Archive for December 3rd, 2011

December 3, 2011

Please sign the petition urging the governments of Laos and Thailand to cancel the Xayaburi Dam

Dear Friends,

Over the past seven years, the majority of my time in the Mekong region has been spent in great awe of the Mekong River and the life, beauty and culture it supports. It’s a river of plenty – the Giant Mekong Catfish, mythical nagas that spew fireballs, and the endless green fields of rice that thrive off the river’s nourishment.

But the Mekong River and the millions of people it supports are now in jeopardy. In the next few months, regional governments will make a decision about whether to proceed with plans to build the Xayaburi Dam in northern Laos, the first of 11 dams planned for the Lower Mekong Mainstream.

In April, regional governments delayed a decision on the Xayaburi Dam, largely because of the huge public opposition from throughout the region and the world.

It’s critical that we again make our voices heard.

In the past few months Laos has been working hard to push the Xayaburi Dam forward, and illegal construction on access roads and work camps is continuing.

A healthy Mekong River is vital to the lives of millions in the Mekong Region. If the Xayaburi Dam is built it would open the floodgates for other Mainstream dams, which would irreversibly alter the entire river ecosystem.

We must act now to protect this vital lifesource for present and future generations. Please sign the petition urging the governments of Laos and Thailand to cancel the Xayaburi Dam.

For the Mekong and the millions that depend on it,

Ame Trandem,
Southeast Asia Program Director

International Rivers
2150 Allston Way, Suite 300, Berkeley, CA 94704 USA
Tel.: +1 510 848 1155
www.internationalrivers.org

We must act now to protect this vital life source for present and future generations.

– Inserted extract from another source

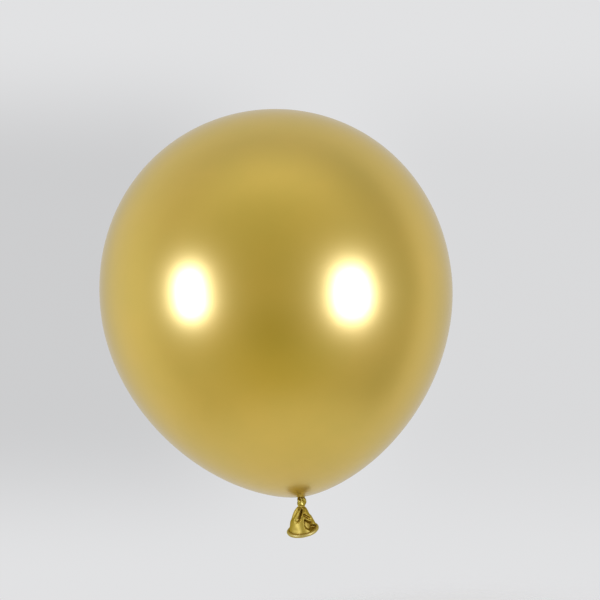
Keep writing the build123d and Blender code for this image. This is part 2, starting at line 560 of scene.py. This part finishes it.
def make_lip():
    """The rolled lip: a wrinkled bead whose roll shows as a fine step along its outer side."""
    steps, count = 420, 56
    section = np.arange(count) * TAU / count
    rings = []
    for i in range(steps):
        angle = i * TAU / steps
        away = math.cos(angle) * LIP_RIGHT + math.sin(angle) * LIP_BACK
        uneven = wobble(angle, [(3, 0.035, 1.0), (8, 0.02, 0.4), (13, 0.012, 2.2)])
        wrinkle = wobble(angle, [(37, 0.003, 0.0), (52, 0.003, 1.3), (71, 0.003, 2.9)])
        turn = (section - ROLL_EDGE - 0.25 * math.sin(2 * angle + 0.5)) % TAU
        roll = 0.07 * smooth(0, TAU, turn) + 0.05 * bump(turn, 0, 0.25) - 0.05 * bump(turn, TAU, 0.2)
        reach = BEAD_RADIUS * (0.96 + uneven + wrinkle * np.cos(section) + roll)
        centre = LIP_CENTRE + away * LIP_RADIUS + LIP_UP * 0.12 * MM * math.sin(2 * angle + 0.6)
        rings.append(flat_ring(centre, reach, section, away, LIP_UP))
    return strip_mesh("lip_bead_roll", rings, closed=True)


# ---- build ----
GOLD = (0.80, 0.562, 0.089)
DEEP_GOLD = (0.60, 0.485, 0.07)
chrome = latex("chrome_gold_film", GOLD, DEEP_GOLD, roughness=0.29, grain=0.9 * MM, coat=1.0,
               coat_roughness=0.27, rim=(0.92, 0.86, 0.62), patch=(5.0 * MM, 1.0 * MM))
# crease in these materials is the colour of the shade painted into each film's folds
gathered = latex("gathered_gold_film", (0.53, 0.42, 0.06), (0.43, 0.33, 0.03), roughness=0.42,
                 grain=0.6 * MM, coat=0.08, coat_roughness=0.35, rim=(0.78, 0.72, 0.32),
                 crease=(0.30, 0.20, 0.02))
satin = latex("satin_gold_film", (0.50, 0.37, 0.048), (0.43, 0.315, 0.03), roughness=0.52,
              grain=0.5 * MM, coat=0.05, coat_roughness=0.4, rim=(0.70, 0.63, 0.27),
              crease=(0.28, 0.18, 0.015))
rolled = latex("rolled_gold_film", (0.57, 0.46, 0.11), (0.48, 0.38, 0.07), roughness=0.48,
               grain=0.5 * MM, coat=0.15, coat_roughness=0.4, rim=(0.80, 0.74, 0.42),
               crease=(0.38, 0.28, 0.06))

bulb = make_bulb()
collar = make_collar()
strand = make_neck_strand()
core = make_knot_core()
wrap = make_knot_wrap()
throat = make_throat()
skirt = make_skirt()
lip = make_lip()

for piece, material, slot in ((bulb, chrome, "chrome_latex"), (collar, chrome, "gathered_latex"),
                              (strand, gathered, "gathered_latex"), (core, gathered, "gathered_latex"),
                              (wrap, gathered, "gathered_latex"), (throat, satin, "gathered_latex"),
                              (skirt, satin, "tail_latex"), (lip, rolled, "rolled_latex")):
    face_outwards(piece)
    piece.data.materials.append(material)

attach(bulb, "envelope")
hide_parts("envelope")
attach(collar, "collar")
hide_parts("neck_gather")
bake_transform(strand)
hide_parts("neck_stem")
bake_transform(core)
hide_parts("knot_core")
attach(wrap, "knot")
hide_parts("knot_wrap")
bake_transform(throat)
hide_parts("tail_throat")
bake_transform(skirt)
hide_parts("tail_skirt")
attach(lip, "tail")
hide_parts("lip_bead")


# ---- studio ----
SOFTBOX_DISTANCE = 1.5
SOFTBOX_COLOUR = (0.88, 1.0, 2.5)  # cool light, so that its reflections in the gold are nearly white


def softbox(name, direction, width, height, watts):
    data = bpy.data.lights.new(name, "AREA")
    data.shape = "RECTANGLE"
    data.size, data.size_y = width, height
    data.energy = watts
    data.color = SOFTBOX_COLOUR
    light = bpy.data.objects.new(name, data)
    light.visible_diffuse = False
    bpy.context.scene.collection.objects.link(light)
    target = Vector((0, 0, EQUATOR))
    light.location = target + Vector(direction).normalized() * SOFTBOX_DISTANCE
    light.rotation_mode = "QUATERNION"
    light.rotation_quaternion = (target - light.location).to_track_quat("-Z", "Y")


CAMERA_ROLL = math.radians(7.0)  # rolled, so that the bulb leans and the tail hangs straight
VIEW_RIGHT = Vector((math.cos(CAMERA_ROLL), 0, -math.sin(CAMERA_ROLL)))
VIEW_UP = Vector((math.sin(CAMERA_ROLL), 0, math.cos(CAMERA_ROLL)))
VIEW_BACK = Vector((0, -1, 0))


def around(sideways, up):
    """Direction from the balloon: degrees to the right of the camera's side, and degrees up."""
    s, u = math.radians(sideways), math.radians(up)
    return (math.sin(s) * VIEW_RIGHT + math.cos(s) * VIEW_BACK) * math.cos(u) + math.sin(u) * VIEW_UP


softbox("softbox_left", around(-52, -1.6), width=0.29, height=0.46, watts=8.5)
softbox("softbox_right", around(46.8, -0.6), width=0.40, height=0.50, watts=11.0)

BACKDROP_COLOUR = (0.755, 0.758, 0.768)
LEFT_SHADE, RIGHT_SHADE = 0.19, 0.08  # how much the painted shadow of the balloon darkens the backdrop on each side of it
CORNER_ANGLE, CORNER_WIDTH = 88, 23  # the room's corners, in degrees from the camera's side
CORNER_SHADE = 0.09  # how much darker they are

# What the balloon reflects: (degrees from the camera's side, red, green, blue) on the way up, down,
# left and right from the camera to the point opposite it.
CAMERA_SIDE = (0, 0.43, 0.405, 0.21)
ROOM_ABOVE = (
    CAMERA_SIDE, (25, 0.47, 0.45, 0.27), (45, 0.54, 0.53, 0.39), (70, 0.76, 0.75, 0.72),
    (103, 0.57, 0.56, 0.60), (120, 0.64, 0.64, 0.64), (180, 0.60, 0.60, 0.60),
)
ROOM_BELOW = (
    CAMERA_SIDE, (21, 0.355, 0.325, 0.085), (48, 0.52, 0.475, 0.225), (66, 0.605, 0.56, 0.415),
    (98, 0.57, 0.53, 0.42), (113, 0.63, 0.60, 0.54), (128, 0.64, 0.64, 0.64), (180, 0.60, 0.60, 0.60),
)
ROOM_LEFT = (
    CAMERA_SIDE, (42, 0.49, 0.47, 0.31), (80, 0.55, 0.53, 0.41), (98, 0.77, 0.76, 0.70),
    (120, 0.76, 0.75, 0.73), (150, 0.60, 0.60, 0.60),
)
ROOM_RIGHT = (
    CAMERA_SIDE, (42, 0.49, 0.47, 0.31), (94, 0.46, 0.44, 0.33), (112, 0.74, 0.72, 0.69),
    (150, 0.62, 0.62, 0.62),
)


def make_world():
    world = bpy.data.worlds.new("studio")
    bpy.context.scene.world = world
    world.use_nodes = True
    nodes, links = world.node_tree.nodes, world.node_tree.links
    nodes.clear()

    def math_node(operation, a, b=None):
        node = nodes.new("ShaderNodeMath")
        node.operation = operation
        for socket, value in zip(node.inputs, (a, b)):
            if value is None:
                continue
            if isinstance(value, (int, float)):
                socket.default_value = value
            else:
                links.new(value, socket)
        return node.outputs[0]

    def ramp(value, stops):
        """Colour by degrees from the camera's side: stops are (degrees, red, green, blue)."""
        node = nodes.new("ShaderNodeValToRGB")
        node.color_ramp.interpolation = "EASE"
        while len(node.color_ramp.elements) < len(stops):
            node.color_ramp.elements.new(0.5)
        for element, (place, *colour) in zip(node.color_ramp.elements, stops):
            element.position = place / 180
            element.color = (*colour, 1)
        links.new(value, node.inputs["Fac"])
        return node.outputs["Color"]

    def mixed(amount, first, second):
        node = nodes.new("ShaderNodeMix")
        node.data_type = "RGBA"
        links.new(amount, node.inputs["Factor"])
        links.new(first, node.inputs["A"])
        links.new(second, node.inputs["B"])
        return node.outputs["Result"]

    direction = nodes.new("ShaderNodeTexCoord").outputs["Generated"]

    def along(axis):
        dot = nodes.new("ShaderNodeVectorMath")
        dot.operation = "DOT_PRODUCT"
        dot.inputs[1].default_value = axis
        links.new(direction, dot.inputs[0])
        return dot.outputs["Value"]

    def ease(value, low, high, kind="SMOOTHERSTEP"):
        node = nodes.new("ShaderNodeMapRange")
        node.interpolation_type = kind
        node.inputs["From Min"].default_value = low
        node.inputs["From Max"].default_value = high
        links.new(value, node.inputs["Value"])
        return node.outputs["Result"]

    x, z = along(VIEW_RIGHT), along(VIEW_UP)
    polar = math_node("MULTIPLY", math_node("ARCCOSINE", along(VIEW_BACK)), 1 / math.pi)
    upright = math_node("MULTIPLY", z, z)
    flat = math_node("MULTIPLY", x, x)
    vertical = math_node("DIVIDE", upright, math_node("ADD", math_node("ADD", upright, flat), 1e-4))
    high = ease(z, -0.35, 0.35, "SMOOTHSTEP")
    rightwards = ease(x, -0.35, 0.35, "SMOOTHSTEP")
    poles = mixed(high, ramp(polar, ROOM_BELOW), ramp(polar, ROOM_ABOVE))
    sides = mixed(rightwards, ramp(polar, ROOM_LEFT), ramp(polar, ROOM_RIGHT))
    room = mixed(vertical, sides, poles)

    # the room is a little darker in its two upper corners and in the lower right one
    mixture = math_node("MULTIPLY", vertical, math_node("SUBTRACT", 1, vertical))
    diagonal = math_node("MULTIPLY", mixture, 4)
    away = math_node("SUBTRACT", polar, CORNER_ANGLE / 180)
    away = math_node("ABSOLUTE", math_node("DIVIDE", away, CORNER_WIDTH / 180))
    near = math_node("DIVIDE", 1, math_node("ADD", 1, math_node("POWER", away, 4)))
    dark_corner = math_node("MAXIMUM", high, rightwards)
    corner = math_node("MULTIPLY", math_node("MULTIPLY", diagonal, near), dark_corner)
    dim = nodes.new("ShaderNodeVectorMath")
    dim.operation = "SCALE"
    links.new(room, dim.inputs[0])
    brightness = math_node("SUBTRACT", 1, math_node("MULTIPLY", corner, CORNER_SHADE))
    links.new(brightness, dim.inputs["Scale"])
    room = dim.outputs[0]

    def background(colour):
        node = nodes.new("ShaderNodeBackground")
        if isinstance(colour, tuple):
            node.inputs["Color"].default_value = colour
        else:
            links.new(colour, node.inputs["Color"])
        return node.outputs[0]

    def pick(amount, first, second):
        node = nodes.new("ShaderNodeMixShader")
        links.new(amount, node.inputs["Fac"])
        links.new(first, node.inputs[1])
        links.new(second, node.inputs[2])
        return node.outputs[0]

    # painted shadow on the backdrop seen by the camera: darker on both sides of the balloon, more on the
    # left
    split = nodes.new("ShaderNodeSeparateXYZ")
    links.new(nodes.new("ShaderNodeTexCoord").outputs["Window"], split.inputs["Vector"])
    across, height = split.outputs["X"], split.outputs["Y"]
    level = math_node("MULTIPLY", ease(height, 0.02, 0.34), ease(height, 0.97, 0.68))
    left_shade = math_node("MULTIPLY", ease(across, 0.60, 0.18), LEFT_SHADE)
    right_shade = math_node("MULTIPLY", ease(across, 0.45, 0.80), RIGHT_SHADE)
    shade = math_node("MULTIPLY", level, math_node("ADD", left_shade, right_shade))
    backdrop = nodes.new("ShaderNodeVectorMath")
    backdrop.operation = "SCALE"
    backdrop.inputs[0].default_value = BACKDROP_COLOUR
    links.new(math_node("SUBTRACT", 1, shade), backdrop.inputs["Scale"])

    ray = nodes.new("ShaderNodeLightPath").outputs
    lit = pick(ray["Is Glossy Ray"], background((0.9, 0.9, 0.92, 1)), background(room))
    shown = pick(ray["Is Camera Ray"], lit, background(backdrop.outputs[0]))
    output = nodes.new("ShaderNodeOutputWorld")
    links.new(shown, output.inputs["Surface"])


make_world()


# ---- floor ----
FLOOR_DROP = 0.10  # how far the floor lies below the balloon
FLOOR_RADIUS = 0.36
FLOOR_RINGS = 24


def make_floor():
    level = CAD_BOX[0].z - FLOOR_DROP
    rings = [ring_at(FLOOR_RADIUS * (i + 1) / FLOOR_RINGS, level, 96) for i in range(FLOOR_RINGS)]
    floor = strip_mesh("floor", rings, start=(0, 0, level))
    material, nodes, links, shader = principled("pale_floor")
    shader.inputs["Base Color"].default_value = (0.835, 0.838, 0.84, 1)
    shader.inputs["Roughness"].default_value = 0.8
    place = nodes.new("ShaderNodeTexCoord").outputs["Object"]
    reach = nodes.new("ShaderNodeVectorMath")
    reach.operation = "LENGTH"
    flatten = nodes.new("ShaderNodeVectorMath")
    flatten.operation = "MULTIPLY"
    flatten.inputs[1].default_value = (1, 1, 0)
    links.new(place, flatten.inputs[0])
    links.new(flatten.outputs[0], reach.inputs[0])
    fade = nodes.new("ShaderNodeMapRange")
    fade.interpolation_type = "SMOOTHERSTEP"
    fade.inputs["From Min"].default_value = FLOOR_RADIUS * 0.25
    fade.inputs["From Max"].default_value = FLOOR_RADIUS * 0.9
    links.new(reach.outputs["Value"], fade.inputs["Value"])
    clear = nodes.new("ShaderNodeBsdfTransparent")
    mix = nodes.new("ShaderNodeMixShader")
    links.new(fade.outputs["Result"], mix.inputs["Fac"])
    links.new(shader.outputs[0], mix.inputs[1])
    links.new(clear.outputs[0], mix.inputs[2])
    links.new(mix.outputs[0], nodes["Material Output"].inputs["Surface"])
    floor.data.materials.append(material)


make_floor()

# ---- camera: level with the bulb ----
CAMERA_DISTANCE = 1.2
FRAME_WIDTH = 0.4792  # width of the view at the balloon
BULB_OFFSET = (0.0187, 0.0048)  # the bulb's widest ring sits this far left of and above the middle


def make_camera():
    data = bpy.data.cameras.new("camera")
    data.sensor_width = 36
    data.lens = data.sensor_width * CAMERA_DISTANCE / FRAME_WIDTH
    camera = bpy.data.objects.new("camera", data)
    bpy.context.scene.collection.objects.link(camera)
    middle = Vector((0, 0, EQUATOR)) + VIEW_RIGHT * BULB_OFFSET[0] - VIEW_UP * BULB_OFFSET[1]
    place = Matrix((VIEW_RIGHT, VIEW_UP, VIEW_BACK)).transposed().to_4x4()
    place.translation = middle + VIEW_BACK * CAMERA_DISTANCE
    camera.matrix_world = place
    bpy.context.scene.camera = camera


make_camera()
bpy.context.scene.view_settings.view_transform = "Standard"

Please sign the petition below urging the governments of Laos and Thailand to cancel the Xayaburi Dam. Every additional signature makes the movement stronger.
Read the petition in: Khmer, Thai, Vietnamese and Lao

Sign the Petition


Help Protect The Mekong River and the people who depend on it

December 3, 2011

Power from Xayaburi Not Needed in Thailand

 

For immediate release

December 3, 2011

Media Contacts:
Chuenchom Sangarasri Greacen, +66 817 733 788, chomsgreacen@gmail.com
Pianporn Deetes, International Rivers, +66 814 220 111, pai@internationalrivers.org

Power from Xayaburi Not Needed in Thailand

Alternative Plan shows Thailand can meet future energy needs with cheaper, cleaner options

Bangkok, Thailand: An Alternative Power Development Plan for Thailand released today shows that Thailand can meet its future energy needs without any additional hydropower imports, and without additional investments in coal or nuclear energy. The plan shows that power from the Xayaburi Dam on the Mekong River is not needed to meet Thailand’s future energy needs, and that investment in energy efficiency, renewables and co-generation could lower electricity bills for consumers by 12% by 2030 and avoid investment of US$67 billion (2 trillion baht).

“This study shows that the Thai government is selling its citizens down the river in deals with the Lao government that are not in the best interests of electricity consumers. Not only is power from the Xayaburi Dam not needed to meet our future energy needs, but it will be more expensive than alternative options. A smart energy future is urgently needed.  The Thai government should immediately cancel its commitment to buy power from Xayaburi and other Mekong Mainstream Dams and adopt a transparent and participatory process for determining future energy needs,” said Pianporn Deetes, Thailand Campaign Coordinator for International Rivers.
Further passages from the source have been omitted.